- Born: 19 June 1972 (age 54) Mumbai, Maharashtra, India
- Occupations: Producer, director, actor
- Years active: 1989–present
- Relatives: H. S. Rawail (grandfather) Rahul Rawail (uncle)

= Rajat Rawail =

Indian film director and actor

Rajat Rawail is an Indian film producer, director and actor working in the Hindi film industry. He is best known as the producer of films such as No Problem (2010) and Ready (2011).

==Early life and family==
Rawail was born and brought up in Mumbai.
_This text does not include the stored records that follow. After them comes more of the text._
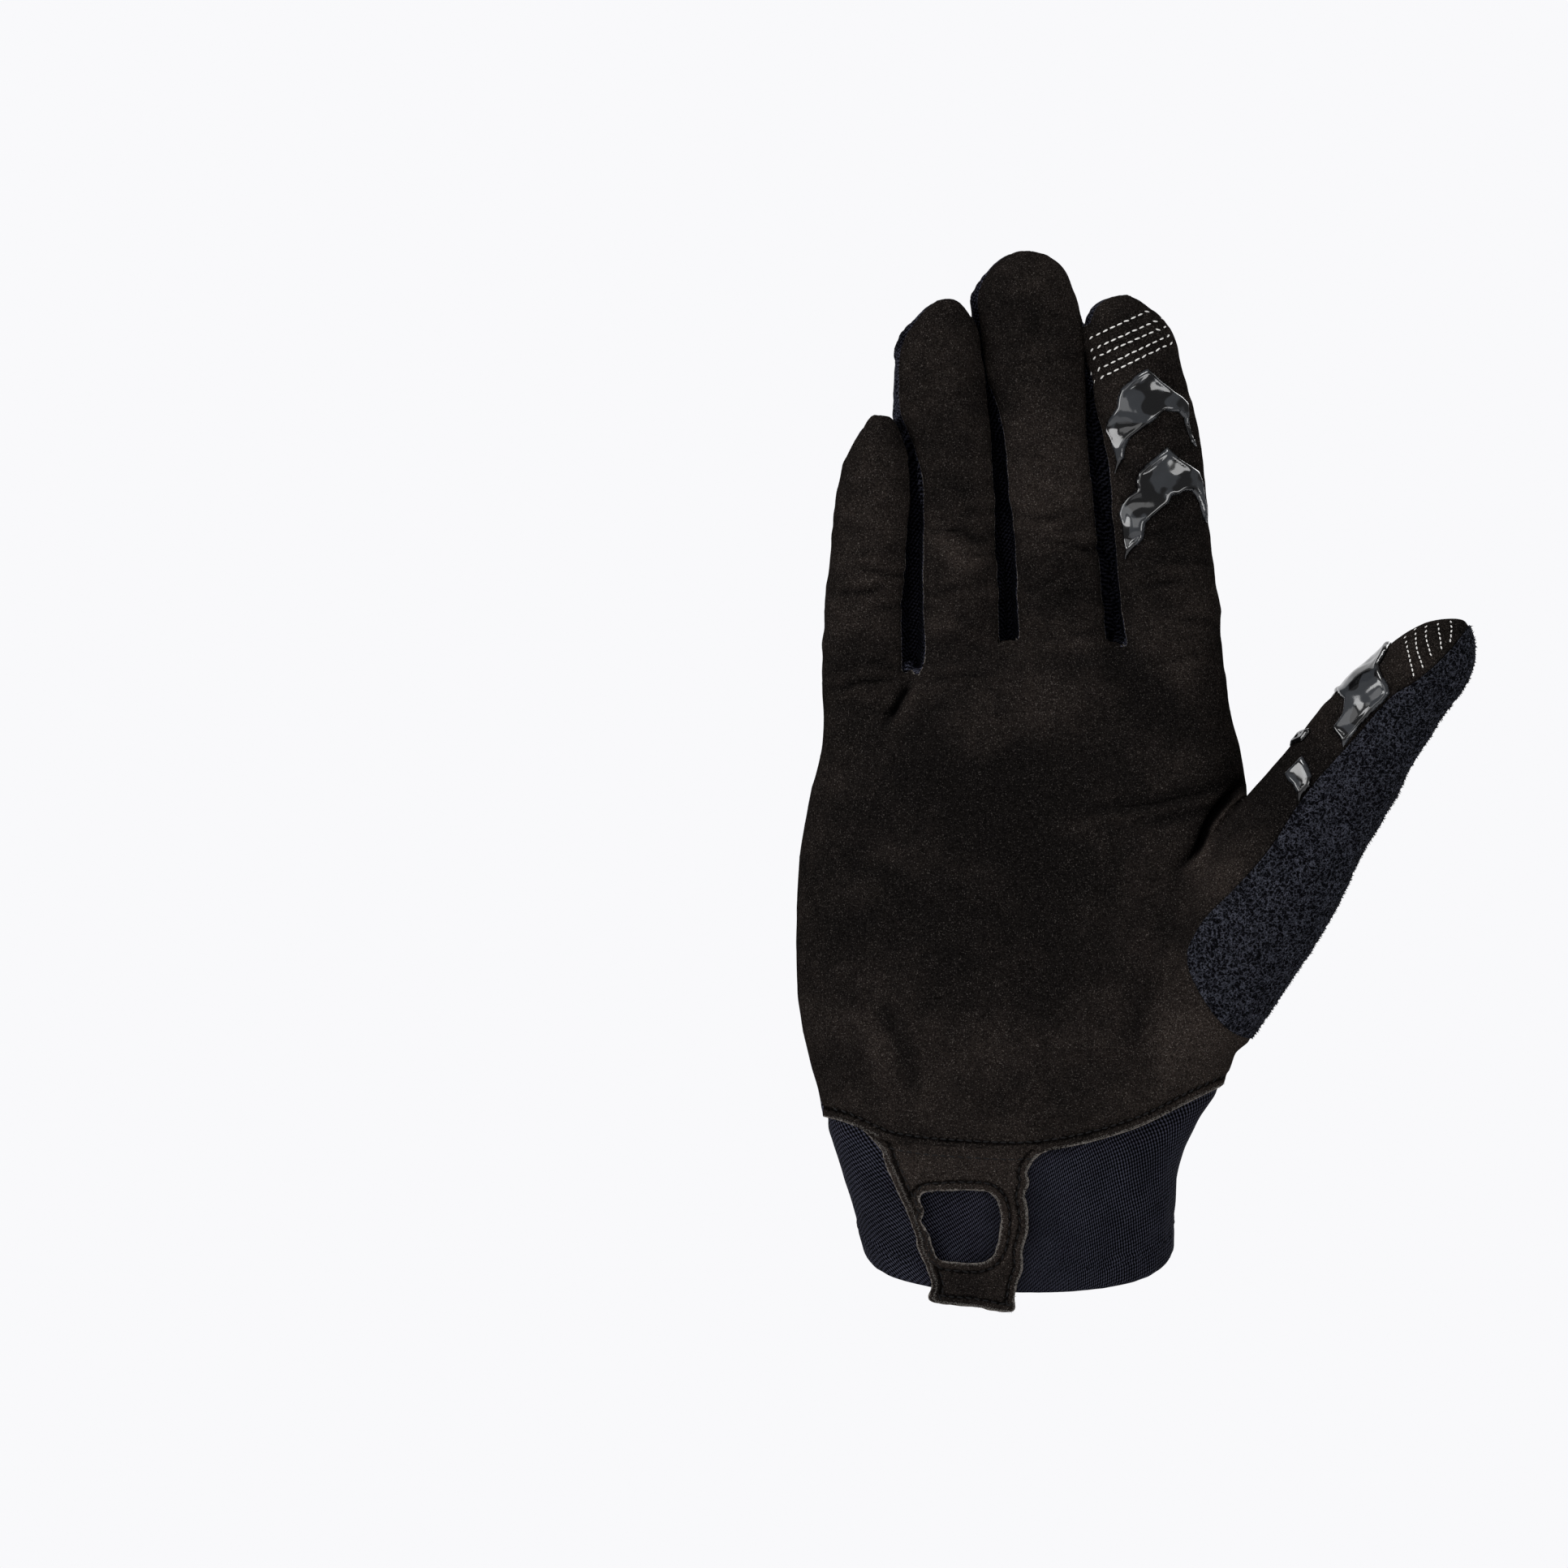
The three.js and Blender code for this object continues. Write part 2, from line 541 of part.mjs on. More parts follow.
// Silicone chevron outline: across the pad and along the finger, from its peak down.
function chevronOutline({ span, band }) {
  const fall = (reach) => -reach * CHEVRON.rise - (reach > span * CHEVRON.shoulder ? CHEVRON.step : 0);
  const bend = span * CHEVRON.shoulder;
  const foot = bend + CHEVRON.stepWidth;
  const wing = [[0, 0], [bend, fall(bend)], [foot, fall(foot)], [span, fall(span)]];
  const upper = wing.map(([u, w]) => new THREE.Vector2(u, w));
  const lower = wing.map(([u, w]) => new THREE.Vector2(u, w - band)).reverse();
  const right = [...upper, ...lower];
  const left = right.slice(1, -1).map((p) => new THREE.Vector2(-p.x, p.y)).reverse();
  return [...right, ...left].reverse();
}

function gripCutter(grip) {
  const onThumb = grip.on === "thumb";
  const finger = FINGERS[grip.on];
  const place = onThumb ? thumbAt(grip.peak) : fingerAt(finger, grip.peak);
  const along = onThumb ? thumbAlong : Z;
  const out = onThumb ? thumbPad : place.through.clone().negate();
  const across = new THREE.Vector3().crossVectors(along, out).normalize();
  const geometry = new THREE.ExtrudeGeometry(new THREE.Shape(chevronOutline(grip)), {
    depth: THUMB.width,
    bevelEnabled: false,
  });
  geometry.applyMatrix4(new THREE.Matrix4().makeBasis(across, along, out));
  const spot = place.centre.clone().addScaledVector(across, grip.shift);
  geometry.translate(spot.x, spot.y, spot.z);
  return solid(geometry);
}

function gripSolid(grip) {
  const skin = (grow) => (grip.on === "thumb" ? thumbLoft(grow) : fingerLoft(FINGERS[grip.on], grow));
  return skin(SEAM_GAP + GRIP_THICKNESS).subtract(skin(SEAM_GAP)).intersect(gripCutter(grip));
}

function tabSolid() {
  const foot = { left: TAB.x - TAB.footWidth / 2, right: TAB.x + TAB.footWidth / 2 };
  const middle = TAB.x - TAB.lean;
  const top = { left: middle - TAB.topWidth / 2, right: middle + TAB.topWidth / 2, end: TAB.top + TAB.overlap };
  const shape = new THREE.Shape();
  shape.moveTo(foot.left, TAB.foot);
  shape.lineTo(foot.right, TAB.foot - TAB.slant);
  shape.lineTo(top.right - TAB.flare / 2, TAB.top - TAB.flare);
  shape.quadraticCurveTo(top.right, TAB.top, top.right + TAB.flare, TAB.top);
  shape.lineTo(top.right + TAB.flare, top.end);
  shape.lineTo(top.left - TAB.wideFlare, top.end);
  shape.quadraticCurveTo(top.left, TAB.top, top.left, TAB.top - TAB.flare / 2);
  shape.closePath();
  shape.holes.push(tabWindow(foot.left));
  const below = -TAB.foot;
  const layer = handLoft(SEAM_GAP + TAB_THICKNESS, below).subtract(handLoft(SEAM_GAP, 2 * below));
  return layer.intersect(prism(shape, -OUTSIDE, 0)).intersect(besideCuffSeam(-SEAM_GAP / 2, false));
}

// The window in the tab, a rounded rectangle whose upper corner on the little finger's side is tighter.
function tabWindow(footLeft) {
  const w = TAB.window;
  const [x0, z0] = [footLeft - w.left, w.z - w.height / 2];
  const [x1, z1] = [x0 + w.width, z0 + w.height];
  const hole = new THREE.Path();
  hole.moveTo(x0 + w.radius, z0);
  hole.lineTo(x1 - w.radius, z0);
  hole.quadraticCurveTo(x1, z0, x1, z0 + w.radius);
  hole.lineTo(x1, z1 - w.radius);
  hole.quadraticCurveTo(x1, z1, x1 - w.radius, z1);
  hole.lineTo(x0 + w.radius / 2, z1);
  hole.quadraticCurveTo(x0, z1, x0, z1 - w.radius / 2);
  hole.lineTo(x0, z0 + w.radius);
  hole.quadraticCurveTo(x0, z0, x0 + w.radius, z0);
  return hole;
}

// The glove: one wall round one hollow, then cut into its panels.
const fingers = Object.values(FINGERS);
const outer = join([handLoft(0), ...fingers.map((f) => fingerLoft(f, 0)), thumbLoft(0)]);
const inner = join([handLoft(-WALL, PAST * WALL), ...fingers.map((f) => fingerLoft(f, -WALL)), thumbLoft(-WALL)]);
const wall = outer.subtract(inner);

const cuff = wall.intersect(besideCuffSeam(-SEAM_GAP / 2, false));
const upper = wall.intersect(besideCuffSeam(SEAM_GAP / 2, true));
const wipePanel = upper.intersect(prism(wipeOutline(0)));
const rest = upper.subtract(prism(wipeOutline(SEAM_GAP)));

const pairs = [["little", "ring"], ["ring", "middle"], ["middle", "index"]];
const fourchettes = pairs.map(([a, b]) => rest.intersect(fourchetteSlab(FINGERS[a], FINGERS[b], 0)));
const cuts = join([
  ...pairs.map(([a, b]) => fourchetteSlab(FINGERS[a], FINGERS[b], SEAM_GAP)),
  sideCut(FINGERS.little, -OUTSIDE, -OUTSIDE),
  sideCut(FINGERS.index, SEAMS.web.x, SEAMS.web.z - SEAMS.webDrop),
  thumbBackCut(SEAMS.web, SEAMS.heel),
  heelCut(CUFF_SEAM.height / 2, HAND.height * SEAMS.heelTop),
]);
// The two largest pieces that the cuts leave are the palm's and the back's.
const [palmPanel, backPanel] = rest.subtract(cuts).decompose().sort((a, b) => b.volume() - a.volume());

// Materials
const cloth = (color, roughness) => new THREE.MeshStandardMaterial({ color, roughness, metalness: 0 });
const suede = cloth(0x241e1b, 0.95);
const knit = cloth(0x13151c, 0.85);
const terry = cloth(0x14171e, 1.0);
const elastic = cloth(0x15171f, 0.8);
const silicone = cloth(0x0b0c0e, 0.08);

const glove = new THREE.Group();
function add(name, made, material) {
  const mesh = new THREE.Mesh(geometryOf(made), material);
  mesh.name = name;
  glove.add(mesh);
}

add("palm_panel", palmPanel, suede);
add("back_panel", backPanel, knit);
pairs.forEach(([a, b], i) => add(`fourchette_${a}_${b}`, fourchettes[i], knit));
add("thumb_wipe_panel", wipePanel, terry);
add("cuff", cuff, elastic);
add("pull_tab", tabSolid(), suede);
for (const [name, grip] of Object.entries(GRIPS)) add(name, gripSolid(grip), silicone);

export default glove;
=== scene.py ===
# %% [markdown]
# # A long-finger cycling glove
# The glove is for a right hand, in the round shape that it has when it is worn, with its palm towards the
# camera. A real one is cut flat from cloth and sewn, but its look is that of one skin with seams in it. So
# this lesson first makes one smooth skin, cuts it along the seams, and then gives each panel its own edge,
# thickness and finish.

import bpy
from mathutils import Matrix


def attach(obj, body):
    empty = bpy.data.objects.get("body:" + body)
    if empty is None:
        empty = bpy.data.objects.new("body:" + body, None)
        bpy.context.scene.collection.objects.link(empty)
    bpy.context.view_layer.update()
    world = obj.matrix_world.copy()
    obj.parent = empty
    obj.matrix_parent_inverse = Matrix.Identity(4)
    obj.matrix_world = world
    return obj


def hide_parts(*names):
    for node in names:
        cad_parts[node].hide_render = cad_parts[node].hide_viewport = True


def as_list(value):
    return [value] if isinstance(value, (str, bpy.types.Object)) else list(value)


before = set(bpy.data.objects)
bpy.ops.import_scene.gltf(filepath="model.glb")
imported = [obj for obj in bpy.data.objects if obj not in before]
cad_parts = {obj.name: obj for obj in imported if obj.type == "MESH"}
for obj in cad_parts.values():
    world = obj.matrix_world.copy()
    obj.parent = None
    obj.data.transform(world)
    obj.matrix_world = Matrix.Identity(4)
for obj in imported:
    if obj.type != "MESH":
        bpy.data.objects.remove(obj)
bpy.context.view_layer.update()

# %% [markdown]
# ## Units and tables
# Sizes are in millimetres while a piece is being made, because seams and stitches are easiest to think of
# that way, and each piece is brought to metres when it is finished. A table holds a row for each section,
# and is read between its rows on a smooth curve, so that a few sections give a round form.

# %% A table that is read on a smooth curve
import math

import bmesh
import bpy
import numpy as np
from mathutils import Matrix, Vector, noise
from mathutils.bvhtree import BVHTree
from mathutils.kdtree import KDTree


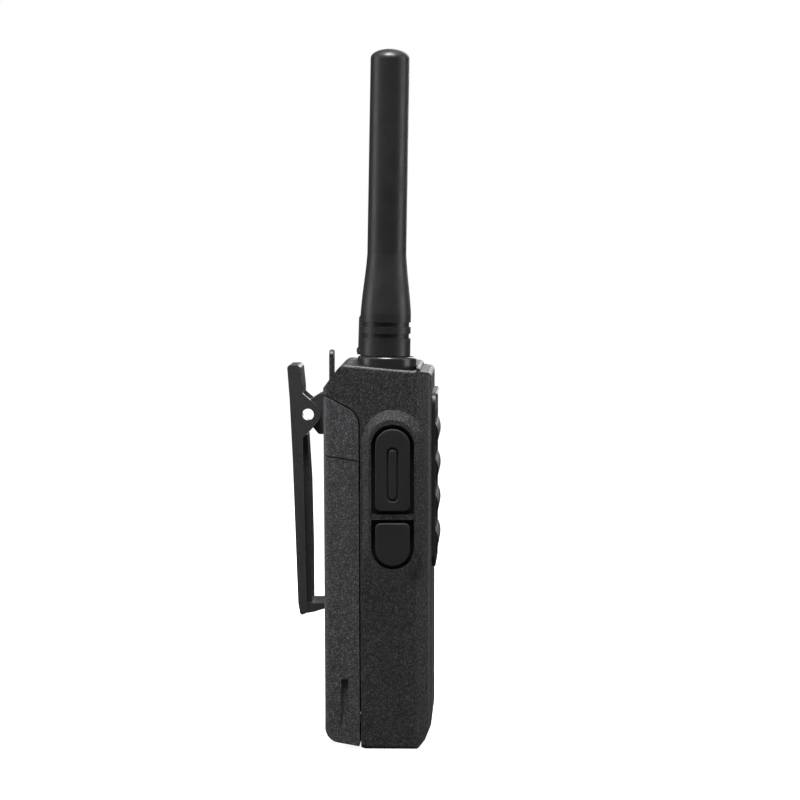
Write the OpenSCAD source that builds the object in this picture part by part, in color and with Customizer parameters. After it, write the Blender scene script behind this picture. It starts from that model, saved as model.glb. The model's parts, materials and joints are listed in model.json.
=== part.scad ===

He is the grandson of legendary filmmaker H. S. Rawail and the nephew of film director Rahul Rawail He completed his schooling from Maneckji Cooper School, Juhu, Mumbai in 1987.

==Career==
Rawail started his career as an assistant director to director Ramesh Sippy. Starting with Bhrashtachar (1989), Rawail worked with Sippy in Akayla (1991) followed by Zamaana Deewana (1995). Subsequently, he has worked as a producer and co-producer for Hindi films like Ready, No Problem, Shortkut - The Con is On, Run and Anjaam.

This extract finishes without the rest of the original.